Gary Burrill: Their primary approach to the serious present difficulties would be simply to cut taxation, which means, of course, to cut hence public spending thereby stifling the very demand, the absence of which is the thin edge of the recessionary wedge to start with. That is to say, in the situation in which we find ourselves, what is required is not less taxation. What is required in Nova Scotia is intelligent taxation. When I say intelligent taxation, I’m not speaking about a theoretical matter or about an abstraction, I’m thinking about quite specific things.

For example, I’m thinking about the addition in 2010 of a new income tax bracket for those with incomes in excess of $150,000 by means of which the government was put in a position, financially, where it was able to cease provincial taxation on all seniors receiving the supplement thereby stimulating economic demand. (Applause) When speaking about intelligent taxation, about the unique, made-in-Nova Scotia manner in which relative to the 2 per cent increase in the HST in which the low-income offset for that was designed and implemented, what we call the Affordable Living Tax Credit, by means of which, at that time, there was a net transfer of income to those households with an income under $34,000 thereby again stimulating demand, which is what you need to do in a recessionary situation. None of this comes into view at all through the fog of negativity that we have in this resolution.

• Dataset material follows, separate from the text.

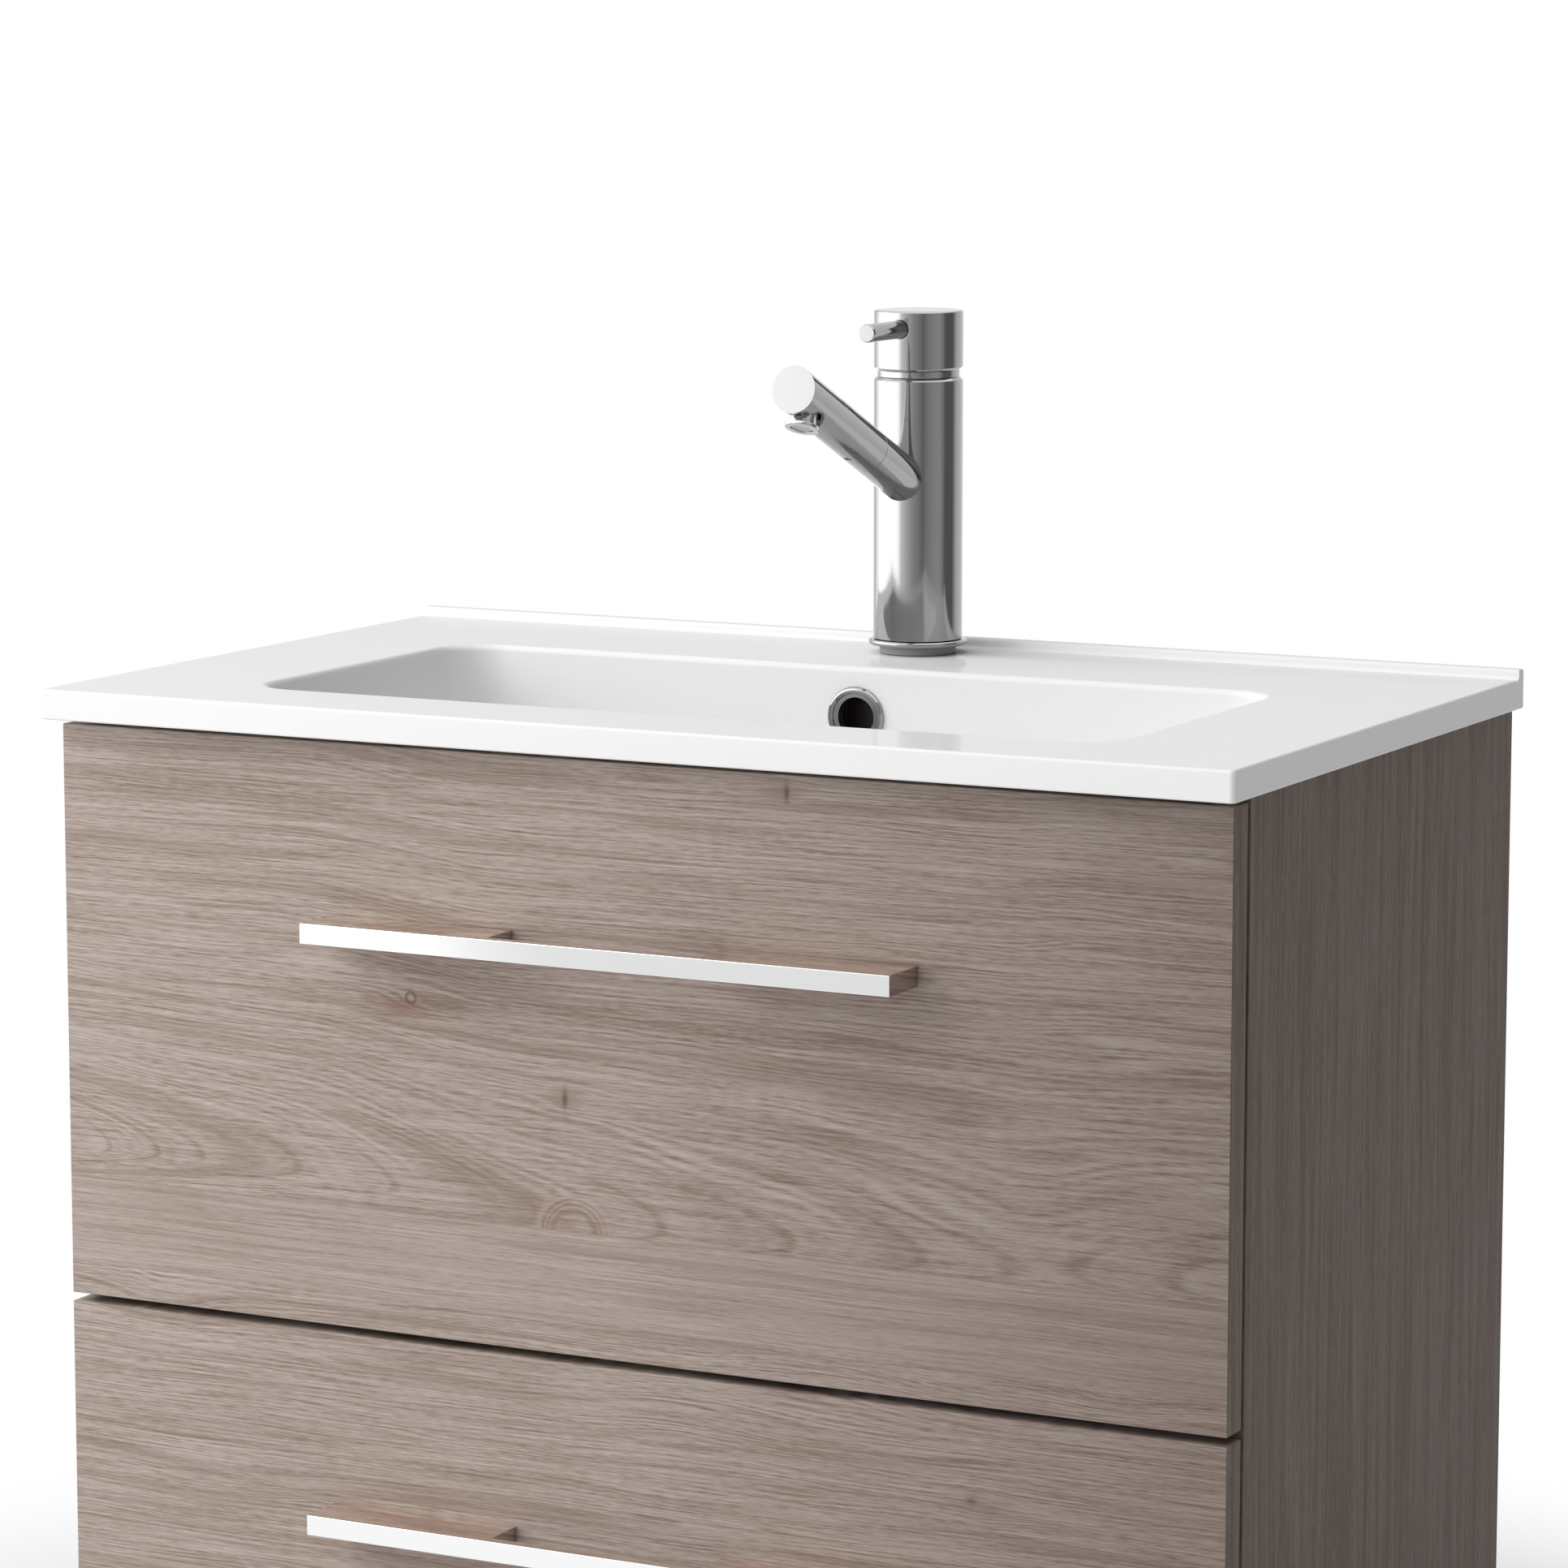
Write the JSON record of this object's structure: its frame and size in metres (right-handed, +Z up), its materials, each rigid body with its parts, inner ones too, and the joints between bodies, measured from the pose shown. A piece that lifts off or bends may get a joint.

Secondly, I wish to state my agreement with the introductory clause of the third “whereas” of this resolution, which reads as follows: “Whereas the NDP promised to make life better. . .” This clause brings into view the question of course, better than what? The answer I propose to this is as follows: better than the type of government that has been suggested this week in the contributions of the Opposition Parties.